By Walter O’Brien
October 29, 2013
BERNARDS — A year after Superstorm Sandy, former New Jersey governor Christine Todd Whitman said governments need to pay more attention to nature and the environment if we are going to be prepared for the future.
“A year ago today, we didn’t know what was coming,” Whitman, the state’s first and only female governor said. “But nature did.”
Whitman, former U.S. EPA administrator and current president of The Whitman Strategy Group, consultants in energy and environmental issues, told an audience of about 100 Friends of the Bernardsville Library supporters Sunday at the Dolce Conference Center in Basking Ridge that public leaders need to learn from Sandy, and look further into the future if they expect to affect climate change in a positive way.
Whitman spoke of a walk in the woods the day before the Sandy’s landfall along the shore, noting that the forest even near her home much further inland was much quieter than normal — dead quiet.
“Nature knew something was going on,” Whitman said. “We as humans have to be a little more attentive to nature.”
We can’t stop climate change, she said, “but we can slow it, and that will give us more time to prepare. The future is not just five years from now, it’s 10, 15, 20 years from now.”
She said that, given the magnitude of the storm and its impact on the state, she thinks that emergency responders, even the power and other utilities, were as on top of things as could be expected considering a storm intensity for which no one could have adequately prepared.
“I don’t live anywhere near the shore, and we were off the grid for 12 days,” Whitman said. “This was a monster storm. We could never have predicted the amount of damage we saw.”
Greenhouse gases aren’t only partly responsible for extreme weather, but they increase dust and particulates in the air, which can trigger human health issues, Whitman said.
“We have an epidemic of asthma,” Whitman said. “We don’t know what causes it, but we know what triggers it.”

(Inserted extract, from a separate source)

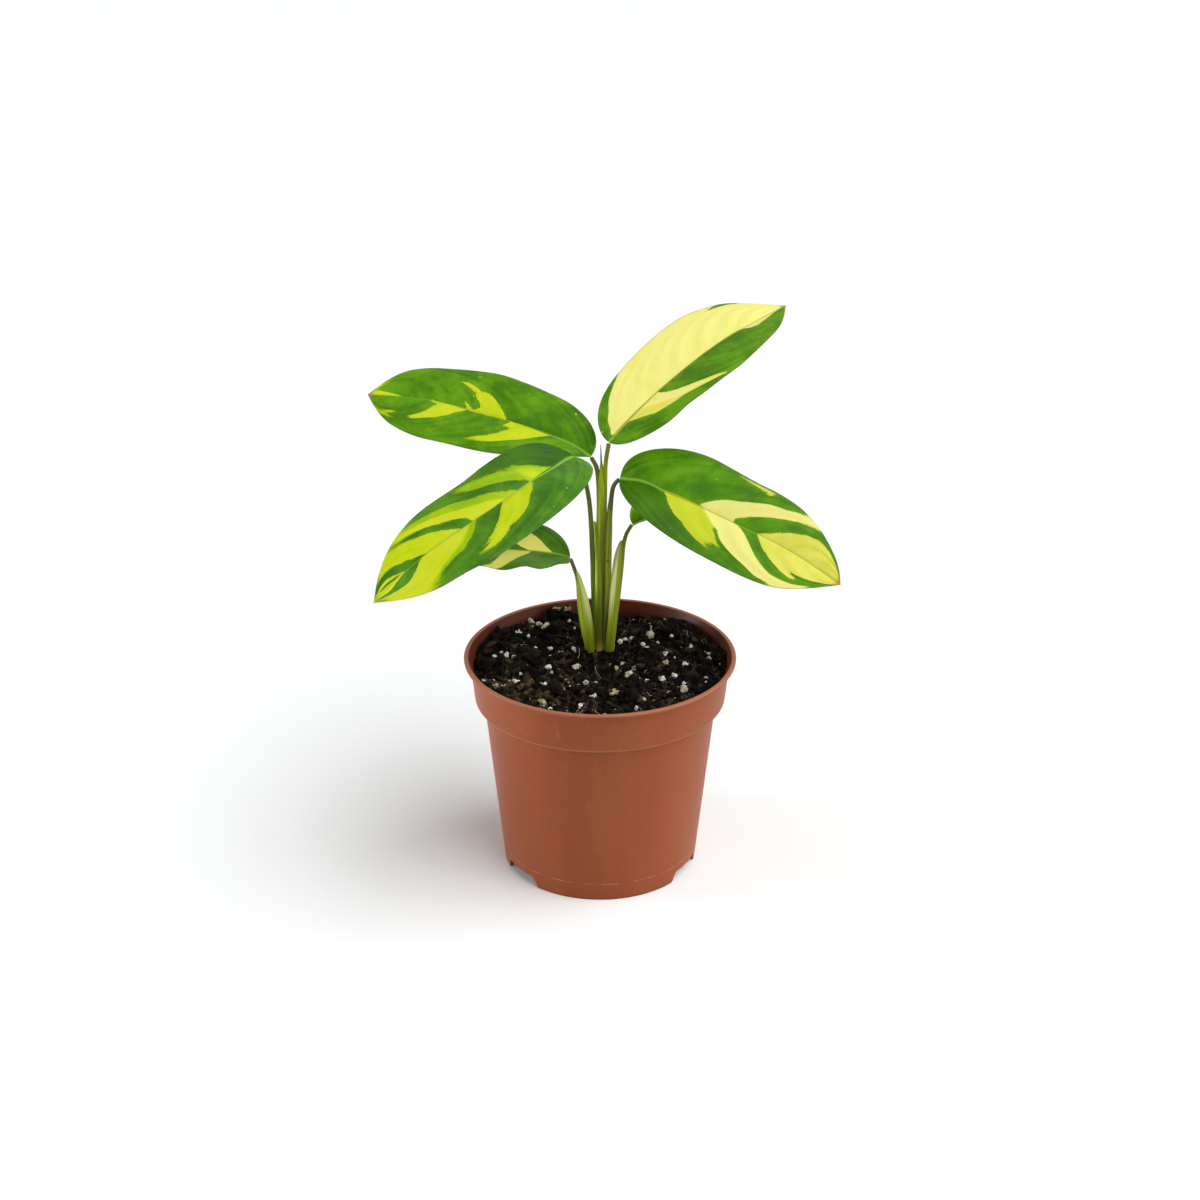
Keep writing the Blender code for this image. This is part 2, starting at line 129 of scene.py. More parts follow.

Whitman said that municipal, county and state leaders need to incorporate the lessons of Sandy, the environment and climate change into their master plans, and will have to make tough decisions regarding planning and rebuilding.
“Along the Jersey Shore there are places where people just shouldn’t be building,” Whitman said. “Sustainability doesn’t have to mean no growth. It means building a place where your children and grandchildren can live.”
Whitman said that our infrastructure is in desperate need of repair, from bridges and roads to the electrical grid and the water supply network.
“We have water mains built while Lincoln was president,” Whitman said.
Whitman expressed hope for renewable energy, but said better ways must be found to store energy from solar and wind power, which currently takes lots of land and transmission lines, and brings us back to the infrastructure problem.
She said the country will be using fossil fuels like coal, oil and natural gas for some time, so she hopes the states will led the federal government and big utilities to review the standards for fracking for natural gas.
“In a perfect world I’d like to see fracking gone,” Whitman said. “But we’re going to do it.”
She touched on holding taxes down and shared services between towns, but said it will take a revamp of the entire tax structure.
“It’s going to take a more pro-active approach to get municipalities to work together,” Whitman said. “Mother Nature does not see geopolitical borders. We have to stop thinking that way.”